Wednesday, April 13, 2011

How long to dread?

Even though I've made up my mind to dread, I'm still pondering if my hair is ready or not.  In some ways it's readier than anyone's, but it may literally fall short, or come close.
Hair with texture, before shower

I've been washing my hair using a non-residue natural shampoo that I make at home, and instead of conditioner I use a vinegar rinse.  I avoid putting a hat on when it's damp, but I've worn my took throughout this long, cold winter.  When it got really goddamned cold, I put on hat on over it when I went out.  I haven't brushed my hair since last summer . . . I'm going to say certainly August 2010, but probably sometime in July.

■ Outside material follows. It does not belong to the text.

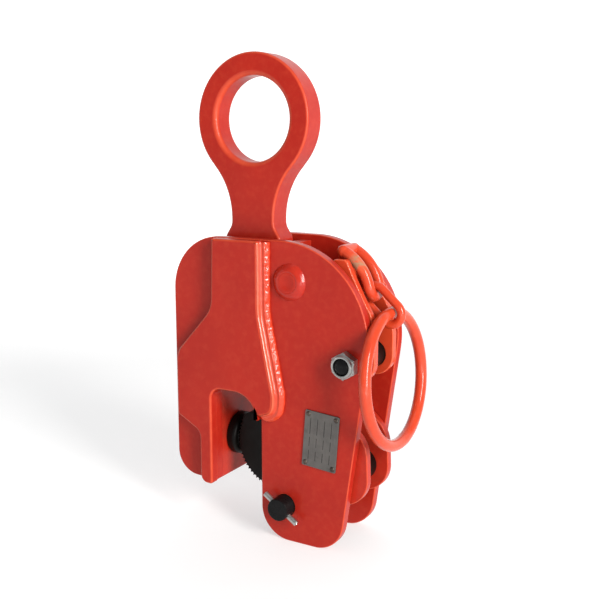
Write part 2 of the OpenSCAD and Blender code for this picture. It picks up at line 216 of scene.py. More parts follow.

I think it's safe to say that my hair has texture, as evidenced by these before-and-after-shower pictures.  In the first, I pulled my took off and simply photographed exactly what I saw in the mirror.  The second picture is after I have towel-dried my hair.

Hair with texture, after shower
Where I may lack is in length.  Most sources I find online suggest a 4-6 inch minimum for my hair, because while it has texture and definitely can dread, it lacks the kink factor which makes it possible to lock hair when it's as short as an eighth of an inch, so it's claimed.

When I was a young man, I had more than 18 inches of hair, and I pulled it back into a ponytail for about a week straight, discovering the natural method for locking hair.  I never completed the process, but it tells me that I can probably get away with something closer to 4 inches, and I'm reasonably sure I've got at least 5 all around.

The main advantage of locking the hair when it's shorter is that it will take less time for my dreadful friends to help me.  The backcombing process can take six hours for 18 inches of hair, and is painful and tiring.

On the other hand, it also means less time to practice, so there won't be any really mythic dreads.

On the other other hand, my hair is going to take more maintenance in the first months to get it to lock.  Longer hair simply stays put better.

Ultimately I like shifting most of the work onto my own shoulders, since I will also reap most of the rewards, whatever they shall be.